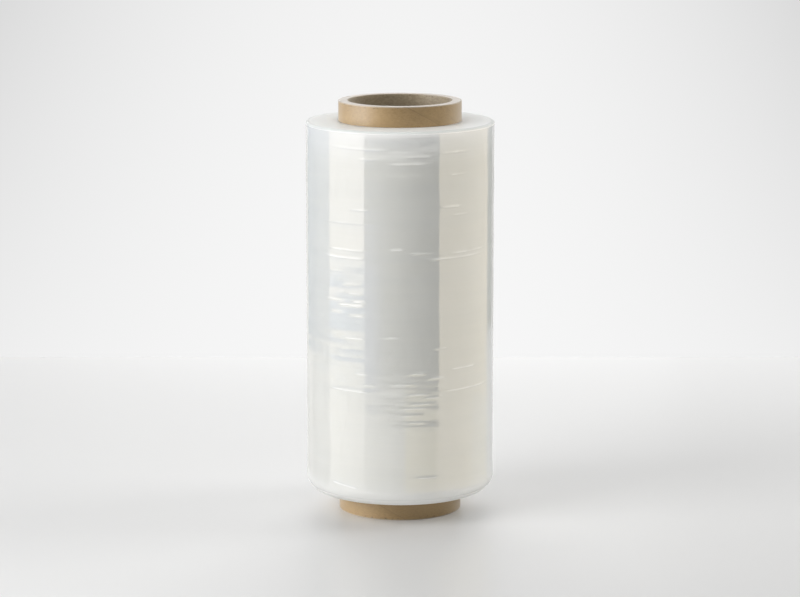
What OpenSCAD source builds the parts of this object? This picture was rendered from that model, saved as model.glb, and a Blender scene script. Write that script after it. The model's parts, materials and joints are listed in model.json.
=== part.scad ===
// Stretch wrap roll: clear film wound on a cardboard core that stands proud of it at both ends.
// The roll stands on the core's lower rim, with the core's axis on Z and the floor at Z = 0.

/* [Cardboard core] */
// Bore of the core, which a dispenser's spindle or a hand grip goes into
core_bore = 76.2; // [40:0.1:160]
// Wall of the core, many plies of paper glued together
core_wall = 7; // [3:0.5:15]
// Length of core that stands out below the film
foot_stub = 14.9; // [5:0.1:60]
// Length of core that stands out above the film
head_stub = 14.9; // [5:0.1:60]
// Break of the sharp edges that the saw leaves at each end of the core
rim_break = 0.4; // [0.1:0.1:1]
// Width of the paper strip that the outer ply is wound from
ply_width = 134; // [80:1:180]
// Gap between two turns of the outer ply, measured round the core
seam_gap = 0.8; // [0.3:0.1:2]
// Depth of that gap, which is the thickness of the outer ply
seam_depth = 0.4; // [0.1:0.05:0.8]
// Where the seam starts at the foot, as a turn about the axis
seam_start = 277; // [0:1:359]

/* [Wound film] */
// Width of the film, and so the height of the wound pack
film_width = 275; // [120:1:600]
// Depth of film from the core to the outside of the roll
wind_depth = 24.1; // [20:0.1:60]
// Rounding of the lower edge, where the outer turns have curled under
foot_round = 12; // [3:0.5:16]
// Rounding of the upper edge
head_round = 2.2; // [0.5:0.1:6]
// Spacing of the rings of turns that show on the two ends
turn_pitch = 1.6; // [0.8:0.1:4]
// Depth of the valleys between those rings
turn_depth = 0.45; // [0.1:0.05:1]
// Depth of the soft bands round the outside, where the film is a little thinner
band_depth = 0.3; // [0.05:0.05:0.8]
// Height of one of those bands
band_pitch = 34; // [15:1:80]
// How far a crease in the outer turns stands up
crease_rise = 0.2; // [0.1:0.05:0.5]
// Width of a crease
crease_width = 1.6; // [0.8:0.1:4]

/* [Free end of the film] */
// Width of the strip where the free end is folded back on itself, so that it can be found
tail_width = 16; // [6:1:40]
// Thickness of the fold
tail_rise = 0.2; // [0.1:0.05:0.5]
// Place of the free end round the roll, 90 being the back
tail_place = 112; // [45:1:135]

/* [Hidden] */

kraft = [0.67, 0.55, 0.40];
clear_film = [0.87, 0.89, 0.90];

core_inner_r = core_bore / 2;
core_outer_r = core_inner_r + core_wall;
core_length = foot_stub + film_width + head_stub;
film_foot = foot_stub;
film_head = foot_stub + film_width;
film_r = core_outer_r + wind_depth;

// A strip of this width covers the core without overlap when each turn climbs by this much
seam_slope = asin(min(0.95, ply_width / (2 * PI * core_outer_r)));
seam_lead = 2 * PI * core_outer_r * tan(seam_slope);
seam_step = 6;          // turn of the core for each slice of the seam, in degrees
cut_over = 1;           // how far a cut runs out past the face that it starts from

arc_step = 6;           // turn of an edge's rounding for each point of the outline
band_step = 4;          // height between two points of the outer outline
band_fade = 15;         // height over which the bands die away towards each end
golden_turn = 137.5;    // spreads the uneven rings and bands without a repeat

// Creases in the outer turns: height above the film's lower edge, bearing of the middle, turn covered
creases = [
    [262, 242, 44], [251.5, 275, 36], [220, 302, 36], [208, 236, 50], [188.5, 245, 80], [183, 285, 150],
    [162, 240, 44], [150, 243, 44], [124.5, 244, 30], [101.5, 311, 50], [97, 286, 36], [86, 276, 150],
    [76, 284, 40], [65, 282, 30], [23, 286, 30],
    [240, 40, 100], [203, 80, 140], [172, 60, 90], [140, 130, 120], [108, 20, 60], [66, 60, 120]];

full_turn_faces = 180;

// Points of a rounding about (x, y), from angle a to angle b
function arc(x, y, r, a, b) =
    let (n = max(2, round(abs(b - a) / arc_step)))
    [for (i = [0:n]) let (t = a + (b - a) * i / n) [x + r * cos(t), y + r * sin(t)]];

// Uneven number between 0 and 1 for ring or band number i
function uneven(i) = 0.5 + 0.5 * sin(i * golden_turn);

// Depth of the end face at each ring: deep in the valleys, nearly flush on the crests
function ring_depth(i) = turn_depth * (i % 2 == 0 ? 0.7 + 0.3 * uneven(i) : 0.35 * uneven(i));

// Points across one end of the wound pack, from the core out to r, with way = 1 for the head
function ring_points(r, level, way) =
    let (n = 2 * floor((r - core_outer_r) / turn_pitch), pitch = (r - core_outer_r) / (n + 1))
    [for (i = [0:n]) [core_outer_r + i * pitch, level - way * ring_depth(i)]];

// Inset of the outer outline at height z, the sum of two bands of different height
function band_inset(z) =
    let (ends = max(0, min(1, (z - film_foot - foot_round) / band_fade, (film_head - head_round - z) / band_fade)),
         wide = sin(360 * (z - film_foot) / (2 * band_pitch) + 30),
         narrow = sin(360 * (z - film_foot) / (0.7 * band_pitch)))
    band_depth * ends * (0.5 - 0.3 * wide - 0.2 * narrow);

// Points up the outside of the wound pack
function side_points() =
    let (low = film_foot + foot_round, high = film_head - head_round, n = max(4, round((high - low) / band_step)))
    [for (i = [1:n - 1]) let (z = low + (high - low) * i / n) [film_r - band_inset(z), z]];

function reversed(points) = [for (i = [len(points) - 1:-1:0]) points[i]];

// Half section of the wound pack
function pack_outline() = concat(
    ring_points(film_r - foot_round, film_foot, -1),
    arc(film_r - foot_round, film_foot + foot_round, foot_round, -90, 0),
    side_points(),
    arc(film_r - head_round, film_head - head_round, head_round, 0, 90),
    reversed(ring_points(film_r - head_round, film_head, 1)));

// Half section of the core, with its four sharp edges broken
module core_section() {
    r0 = core_inner_r;
    r1 = core_outer_r;
    polygon([
        [r0 + rim_break, 0], [r1 - rim_break, 0], [r1, rim_break],
        [r1, core_length - rim_break], [r1 - rim_break, core_length],
        [r0 + rim_break, core_length], [r0, core_length - rim_break], [r0, rim_break]]);
}

// Gap between two turns of the outer ply, from height z0 to z1. Seen from outside, it falls to the right.
module seam(z0, z1) {
    turned = 360 * (z1 - z0) / seam_lead;
    translate([0, 0, z0])
        rotate([0, 0, seam_start - 360 * z0 / seam_lead])
            linear_extrude(height = z1 - z0, twist = turned, slices = max(2, ceil(turned / seam_step)))
                translate([core_outer_r - seam_depth, -seam_gap / 2])
                    square([seam_depth + cut_over, seam_gap]);
}

module cardboard_core() {
    color(kraft)
        difference() {
            rotate_extrude($fn = full_turn_faces) core_section();
            seam(-cut_over, film_foot);
            seam(film_head, core_length + cut_over);
        }
}

// One crease in the outer turns, as a low ridge with sloping sides that runs part of the way round
module crease(height, bearing, turned) {
    root = band_depth + crease_rise;
    spread = crease_width * (root + crease_rise) / (2 * crease_rise);
    rotate([0, 0, bearing - turned / 2])
        rotate_extrude(angle = turned, $fn = full_turn_faces)
            translate([film_r, film_foot + height])
                polygon([[-root, -spread], [crease_rise, 0], [-root, spread]]);
}

// Free end of the film, folded back on itself and pressed against the roll
module tail() {
    low = film_foot + foot_round;
    high = film_head - head_round;
    turned = 360 * tail_width / (2 * PI * film_r);
    rotate([0, 0, tail_place - turned / 2])
        rotate_extrude(angle = turned, $fn = full_turn_faces)
            translate([film_r - band_depth - cut_over, low])
                square([band_depth + cut_over + tail_rise, high - low]);
}

module film_roll() {
    color(clear_film)
        union() {
            rotate_extrude($fn = full_turn_faces) polygon(pack_outline());
            for (c = creases)
                if (c[0] > foot_round + crease_width && c[0] < film_width - head_round - crease_width)
                    crease(c[0], c[1], c[2]);
            tail();
        }
}

cardboard_core();
film_roll();
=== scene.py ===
# %% [markdown]
# # A roll of stretch wrap, standing on its core
#
# The object is two pieces. A tube of brown board is the core, and about 1200 turns of clear film are
# wound on it. The solids already have the right shape and size. This lesson dresses them: it models a
# finer shell for each, gives both a finish that comes from noise and from where a point lies, and
# lights them on a white table.
#
# Everything is in metres. The axis of the roll is Z, and the table's top is at Z = 0.

# %% The frame
import json
import math

import bmesh
import bpy
from mathutils import Matrix, Vector, noise


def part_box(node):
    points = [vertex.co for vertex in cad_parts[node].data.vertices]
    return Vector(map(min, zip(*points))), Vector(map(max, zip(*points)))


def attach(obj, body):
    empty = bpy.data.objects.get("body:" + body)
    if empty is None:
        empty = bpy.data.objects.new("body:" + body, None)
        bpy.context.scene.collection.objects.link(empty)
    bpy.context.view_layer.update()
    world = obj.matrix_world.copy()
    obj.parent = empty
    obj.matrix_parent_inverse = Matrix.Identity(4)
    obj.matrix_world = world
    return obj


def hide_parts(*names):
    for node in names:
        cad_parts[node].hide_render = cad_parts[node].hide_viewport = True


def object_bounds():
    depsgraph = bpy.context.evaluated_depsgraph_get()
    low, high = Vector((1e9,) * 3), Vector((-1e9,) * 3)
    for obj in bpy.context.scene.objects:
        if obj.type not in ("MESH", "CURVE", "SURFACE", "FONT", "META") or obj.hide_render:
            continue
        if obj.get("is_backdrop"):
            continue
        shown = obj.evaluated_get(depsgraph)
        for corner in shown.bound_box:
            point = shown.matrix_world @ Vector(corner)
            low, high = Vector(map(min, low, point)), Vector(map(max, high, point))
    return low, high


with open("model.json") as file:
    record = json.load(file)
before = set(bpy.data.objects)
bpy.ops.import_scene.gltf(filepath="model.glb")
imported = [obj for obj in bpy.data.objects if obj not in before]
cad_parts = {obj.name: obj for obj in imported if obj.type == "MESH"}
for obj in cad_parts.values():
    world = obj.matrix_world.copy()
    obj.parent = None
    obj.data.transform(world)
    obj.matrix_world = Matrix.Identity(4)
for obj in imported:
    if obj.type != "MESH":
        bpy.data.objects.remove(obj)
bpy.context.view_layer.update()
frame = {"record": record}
core_low, core_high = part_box("cardboard_core")
film_low, film_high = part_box("film_roll")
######
Exercise objective ::
The required output is an exact reproduction of the lines starting at the one that contains "the way round" and ending at the one that contains "if empty is". Both boundary lines belong to it.

Reply ::
// One crease in the outer turns, as a low ridge with sloping sides that runs part of the way round
module crease(height, bearing, turned) {
    root = band_depth + crease_rise;
    spread = crease_width * (root + crease_rise) / (2 * crease_rise);
    rotate([0, 0, bearing - turned / 2])
        rotate_extrude(angle = turned, $fn = full_turn_faces)
            translate([film_r, film_foot + height])
                polygon([[-root, -spread], [crease_rise, 0], [-root, spread]]);
}

// Free end of the film, folded back on itself and pressed against the roll
module tail() {
    low = film_foot + foot_round;
    high = film_head - head_round;
    turned = 360 * tail_width / (2 * PI * film_r);
    rotate([0, 0, tail_place - turned / 2])
        rotate_extrude(angle = turned, $fn = full_turn_faces)
            translate([film_r - band_depth - cut_over, low])
                square([band_depth + cut_over + tail_rise, high - low]);
}

module film_roll() {
    color(clear_film)
        union() {
            rotate_extrude($fn = full_turn_faces) polygon(pack_outline());
            for (c = creases)
                if (c[0] > foot_round + crease_width && c[0] < film_width - head_round - crease_width)
                    crease(c[0], c[1], c[2]);
            tail();
        }
}

cardboard_core();
film_roll();
=== scene.py ===
# %% [markdown]
# # A roll of stretch wrap, standing on its core
#
# The object is two pieces. A tube of brown board is the core, and about 1200 turns of clear film are
# wound on it. The solids already have the right shape and size. This lesson dresses them: it models a
# finer shell for each, gives both a finish that comes from noise and from where a point lies, and
# lights them on a white table.
#
# Everything is in metres. The axis of the roll is Z, and the table's top is at Z = 0.

# %% The frame
import json
import math

import bmesh
import bpy
from mathutils import Matrix, Vector, noise


def part_box(node):
    points = [vertex.co for vertex in cad_parts[node].data.vertices]
    return Vector(map(min, zip(*points))), Vector(map(max, zip(*points)))


def attach(obj, body):
    empty = bpy.data.objects.get("body:" + body)
    if empty is None:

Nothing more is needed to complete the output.